Prosperity has left young adults in the dust.

An overlooked story in today's economy is the stunted income growth experienced by much of the population. But no group has been affected like young adults. People aged 20 to 24 years are 41-per-cent worse off financially than their counterparts were in 1976, Statistics Canada data show.

This finding comes out of a project that Globe multimedia editor Stuart Thompson and I have been working on since I wrote a column last year comparing the financial realities I faced as a university graduate in the mid-1980s with today's grads. The goal was to create an interactive online tool that people could use to compare recent numbers on incomes, housing prices, unemployment rates, tuition fees and student debts to the year they graduated.

The "Who Had It Tougher Time Machine" is now available and it amplifies my finding that today's grads, the demographic group known as Generation Y, have it tougher. They face a particularly intense version of this country's income growth challenge. Let's dispense with the basics right up front. Tuition and house prices have both been rising at higher rates than income, and student debt levels have increased sharply. In fact, income hasn't actually risen if you measure in terms of purchasing power. In 2010, the most recent year for which data are available, the median income for people aged 20 to 24 was $13,800. In 1976, our base year because that's when detailed Statistics Canada income data start, that same income was worth $23,400.

Statistics Canada uses 2010 constant dollars for this comparison so as to allow for a clean comparison of purchasing power after factoring in inflation. What we get from this view is a picture of stagnant or declining incomes across almost all population segments (see chart).

Younger Canadians have seen the worst of it, though, and not just those in their early 20s. The trend in total median income (employment plus investment income) among people up to their mid-40s is for them to be poorer than was the case decades ago.

Benjamin Tal, deputy chief economist at CIBC World Markets, said today's income levels for young adults are affected by the fact that significantly more of them are attending university and college as opposed to working and earning money. This is a positive development because it suggests young people are investing in an education that, in theory at least, will help them become better earners as they age.

The decline in the purchasing power of people in their 30s and early 40s suggests that not everyone is benefiting from a postsecondary education, though. Mr. Tal said the growing use of technology and machines to replace human workers, outsourcing and the baby boom's big presence in the job market have all had an effect on today's twenty– through fortysomethings. "Labour market issues are being translated into wages and income," he said.

Another issue is a mismatch between the skills and education young people are acquiring in their postsecondary educations and what's needed in the work force. Mr. Tal uses the phrase "people without jobs and jobs without people" to describe this situation.

The generation that has made out comparatively well in terms of purchasing power over the past few decades is the one aged 65-plus. Mr. Tal said a combination of good fortune and good habits account for this.
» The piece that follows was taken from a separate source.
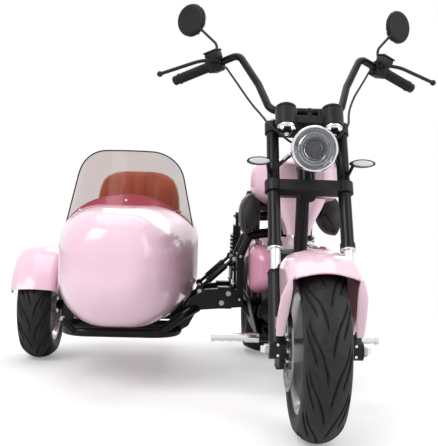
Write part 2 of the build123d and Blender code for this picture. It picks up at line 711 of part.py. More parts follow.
# Sidecar frame
RAIL_OUT, RAIL_IN, RAIL_Z = SIDECAR_X - 200, SIDECAR_X + 200, 183.0
with BuildPart() as sidecar_frame:
    tube([at(RAIL_OUT, 1480, RAIL_Z), at(RAIL_OUT, 640, RAIL_Z), at(RAIL_IN, 640, RAIL_Z),
          at(RAIL_IN, 1480, RAIL_Z)], 34, bend=90)
    for y in (860, SIDE_WHEEL_Y, 1470):
        tube([at(RAIL_OUT, y, RAIL_Z), at(RAIL_IN, y, RAIL_Z)], 34)
    tube([at(RAIL_IN - 60, 642, 186), at(RAIL_IN + 18, 652, 244), at(RAIL_IN + 70, 738, 264)], 32, bend=40)
    tube([at(RAIL_OUT + 40, 642, 186), at(RAIL_OUT + 2, 636, 224)], 26)
    for y in (800, 1400):
        for rail in (RAIL_OUT, RAIL_IN):
            block(at(rail - 20, y - 25, RAIL_Z), at(rail + 20, y + 25, RAIL_Z + 120))
    cut_by(tub_outside)
finish(sidecar_frame, "sidecar_frame")

with BuildPart() as sidecar_axle:
    block(SIDE_AXLE + Vector(104, -40, -42), SIDE_AXLE + Vector(156, 40, 24))
    drum(SIDE_AXLE, 40, 64, 110)
    drum(SIDE_AXLE, AXLE_D, -66, 110)
    drum(SIDE_AXLE, 32, -76, -64)
    cut_by(sidecar_frame)
finish(sidecar_axle, "sidecar_axle")


def crescent(y_front, y_back, half, thickness, z):
    """A thin bow in plan, the foot or the head of the windscreen."""
    with BuildSketch(Plane(origin=at(SIDECAR_X, 0, z)), mode=Mode.PRIVATE) as bow:
        with BuildLine():
            ThreePointArc((-half, y_back), (0, y_front), (half, y_back))
            Line((half, y_back), (half - thickness, y_back + 1))
            ThreePointArc((half - thickness, y_back + 1), (0, y_front + thickness), (thickness - half, y_back + 1))
            Line((thickness - half, y_back + 1), (-half, y_back))
        make_face()
    return bow.sketch


SCREEN_FOOT, SCREEN_HEAD, SCREEN_TOP = 250, 188, 838
with BuildSketch(across(at(SIDECAR_X, 700, 0)), mode=Mode.PRIVATE) as screen_outline:
    Polygon((-SCREEN_FOOT, 540), (SCREEN_FOOT, 540), (SCREEN_HEAD, SCREEN_TOP), (-SCREEN_HEAD, SCREEN_TOP), align=None)
    fillet(screen_outline.vertices().group_by(Axis.Y)[-1], 70)

with BuildPart() as windscreen:
    loft([crescent(740, 960, 252, GLASS_T, 540), crescent(860, 1040, 190, GLASS_T, 876)], ruled=True)
    extrude(screen_outline.sketch, amount=-500, mode=Mode.INTERSECT)
    cut_by(tub_outside)
finish(windscreen, "windscreen")

with BuildSketch(across(at(SIDECAR_X, 700, 0)), mode=Mode.PRIVATE) as band_outline:
    with BuildLine():
        ThreePointArc((-250, 556), (0, BAND_TOP), (250, 556))
        Polyline((250, 556), (250, 500), (-250, 500), (-250, 556))
    make_face()

with BuildPart() as cowl_band:
    loft([crescent(737, 960, 255, 3, 540), crescent(857, 1040, 193, 3, 876)], ruled=True)
    extrude(band_outline.sketch, amount=-500, mode=Mode.INTERSECT)
    cut_by(tub_outside, windscreen)
finish(cowl_band, "cowl_band")

# Seat inside the sidecar
with BuildPart() as sidecar_seat:
    with BuildSketch(Plane(origin=at(SIDECAR_X, SEAT_FRONT + 210, SEAT_Z)), mode=Mode.PRIVATE) as cushion:
        RectangleRounded(400, 420, 60)
    extrude(cushion.sketch, amount=110)
finish(sidecar_seat, "sidecar_seat")

BACKREST_W, BACKREST_TOP = 362.0, 791.0
with BuildPart() as sidecar_backrest:
    with BuildSketch(across(at(SIDECAR_X, 1434, (SEAT_Z + BACKREST_TOP) / 2)), mode=Mode.PRIVATE) as back:
        RectangleRounded(BACKREST_W, BACKREST_TOP - SEAT_Z, 80)
    extrude(back.sketch, amount=60)
    cut_by(sidecar_seat, sidecar_tub)
finish(sidecar_backrest, "sidecar_backrest")

with BuildPart() as sidecar_fender:
    arch(SIDE_AXLE, 89, 170, 226, 242, side_bend=36, crown_bend=150, back=80, front=70)
    for y in (-50, 50):
        drum(SIDE_AXLE + Vector(0, y, 190), 26, 86, 130)
    cut_by(tub_outside)
finish(sidecar_fender, "sidecar_fender")

# Arms between the sidecar and the motorcycle: plates on the motorcycle, box arms on the sidecar's frame
PLATE_OUT, PLATE_IN = -179.0, -154.0
with BuildPart() as bike_brackets:
    for y in ARM_STATIONS:
        block(at(PLATE_OUT, y - 24, 274), at(PLATE_IN, y + 24, 466))
        tube([at(-166, y, 456), at(-135, y, 532), at(-40, y, 545), at(0, y, 545)], 28, bend=25)
        tube([at(*end) for end in stay_ends(y)], STAY_D)
    cut_by(main_frame, frame_cradle, seat_rails, side_covers, belly_pan, battery_block, swingarm)
finish(bike_brackets, "bike_brackets")

ARM_OUTLINE = [(RAIL_IN, 176), (RAIL_IN + 40, 200), (-319, 258), (-158, 272), (-158, 333), (-219, 339), (-292, 333),
               (RAIL_IN + 44, 296), (RAIL_IN + 2, 232)]
JOINT_BOLTS = [(-232, 288), (-208, 322)]
STRUT_FOOT, STRUT_HEAD = (-312, 336), (-192, 446)
with BuildPart() as sidecar_arms:
    for y in ARM_STATIONS:
        slab(across(at(0, y, 0)), ARM_OUTLINE, 34)
        block(at(-246, y - 26, 266), at(-196, y + 26, 344))
        for x, z in JOINT_BOLTS:
            tube([at(x, y - 34, z), at(x, y + 34, z)], 16)
        foot, head = at(STRUT_FOOT[0], y, STRUT_FOOT[1]), at(STRUT_HEAD[0], y, STRUT_HEAD[1])
        tube([foot, head], 13)
        tube([foot + (head - foot) * 0.24, foot + (head - foot) * 0.78], 22)
        for eye in (foot, head):
            tube([eye - Vector(0, 11, 0), eye + Vector(0, 11, 0)], 26)
        tube([at(-190, y, 334), at(-190, y, 412)], 10)
        block(at(-199, y - 9, 404), at(PLATE_OUT, y + 9, 416))
    cut_by(sidecar_frame, bike_brackets, tub_outside)
finish(sidecar_arms, "sidecar_arms")

# Tail light and blank plate bracket, seated on the fender's crown
with BuildPart() as tail_light:
    block(at(-55, 1620, 412), at(55, 1694, 462))
    drum(REAR_AXLE, 2 * REAR_FENDER_R, -130, 130, mode=Mode.SUBTRACT)
finish(tail_light, "tail_light")

PLATE_Y, PLATE_Z, PLATE_HOLES = 1722.0, 345.0, 150.0
with BuildPart() as plate_bracket:
    block(at(-95, PLATE_Y - 3, PLATE_Z - 40), at(95, PLATE_Y, PLATE_Z + 40))
    block(at(-22, 1650, 362), at(22, PLATE_Y - 3, 376))
    drum(REAR_AXLE, 2 * REAR_FENDER_R, -130, 130, mode=Mode.SUBTRACT)
    for side in (-1, 1):
        drill(at(side * PLATE_HOLES / 2, PLATE_Y - 10, PLATE_Z), at(side * PLATE_HOLES / 2, PLATE_Y + 5, PLATE_Z), 6.5)
finish(plate_bracket, "plate_bracket")
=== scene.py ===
"""The looks of an electric chopper with a sidecar: finishes, tyres, seats, lamps, fittings and the studio.

Metres, in the model's own frame. at() takes a point from the motorcycle's mid-plane, its front axle and
the ground, as the construction does.
"""
import json
from math import atan2, copysign, cos, exp, hypot, pi, radians, sin, sqrt

import bmesh
import bpy
from mathutils import Matrix, Vector


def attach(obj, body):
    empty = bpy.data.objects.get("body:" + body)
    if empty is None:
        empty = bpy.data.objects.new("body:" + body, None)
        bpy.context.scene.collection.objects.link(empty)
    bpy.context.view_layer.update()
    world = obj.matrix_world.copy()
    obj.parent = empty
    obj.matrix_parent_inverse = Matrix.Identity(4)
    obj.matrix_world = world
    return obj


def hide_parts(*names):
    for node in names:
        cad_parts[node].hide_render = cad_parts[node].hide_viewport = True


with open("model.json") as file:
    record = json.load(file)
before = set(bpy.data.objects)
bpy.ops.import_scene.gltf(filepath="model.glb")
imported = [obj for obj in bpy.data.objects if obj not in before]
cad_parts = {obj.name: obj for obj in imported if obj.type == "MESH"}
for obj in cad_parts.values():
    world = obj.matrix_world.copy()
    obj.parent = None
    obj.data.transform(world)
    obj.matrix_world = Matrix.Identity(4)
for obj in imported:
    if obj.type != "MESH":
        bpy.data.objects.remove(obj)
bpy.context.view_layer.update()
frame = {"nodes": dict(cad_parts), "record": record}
NODES = frame["nodes"]

# Driving sizes, as in the construction
BIKE_X = 0.285
FRONT_Y = -0.739
WHEELBASE = 1.400
RAKE = radians(25)
SIDECAR_X = -0.590
FORK_X, STEM_BEHIND = 0.105, 0.040
LOWER_CLAMP_AT, UPPER_CLAMP_AT, COVER_TOP = 0.492, 0.692, 0.712
CLAMP_T = 0.034

# Wheels: radius over the tread, width over the walls, radius of the bead seat, rise of the crown
FRONT_TYRE = (0.2435, 0.120, 0.160, 0.030)
REAR_TYRE = (0.2385, 0.212, 0.160, 0.026)
SIDE_TYRE = (0.218, 0.130, 0.135, 0.030)
SIDE_WHEEL_X, SIDE_WHEEL_Y = -0.958, 1.150

# The photograph's camera, fitted to the fork, lamps, bars, wheels and sidecar
PHOTO_H = 446
CAMERA_AT = (-0.335, -2.076, 0.593)
CAMERA_YAW, CAMERA_PITCH, CAMERA_ROLL = 1.78, -0.36, 1.52
FOCAL_PX = 773.0
SENSOR = 36.0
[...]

Today's seniors were active in the work force at a time of plentiful jobs and decent wage growth, he explained. They also benefited from years of high interest rates on savings, and strong stock market returns in 1990s. Where they helped themselves was in their commitment to saving. Mr. Tal said the savings rate decades back was 20 per cent, compared with about 2 per cent now.

As for young people, as a cohort over the past four decades, the Who Had It Tougher Time Machine shows their purchasing power took a big hit in the recession of the early 1980s and then another when the economy faltered in the early 1990s. The latest economic setback derailed a modest but steady recovery from the lows of the late 1990s. Today, the purchasing power generated by Gen Y's median income is close to $10,000 less than it was at the end of the 1970s.

"In a way, it was easier for young people in the past than it is now," Mr. Tal said. "Basically, you're running faster just to stay in the same place today."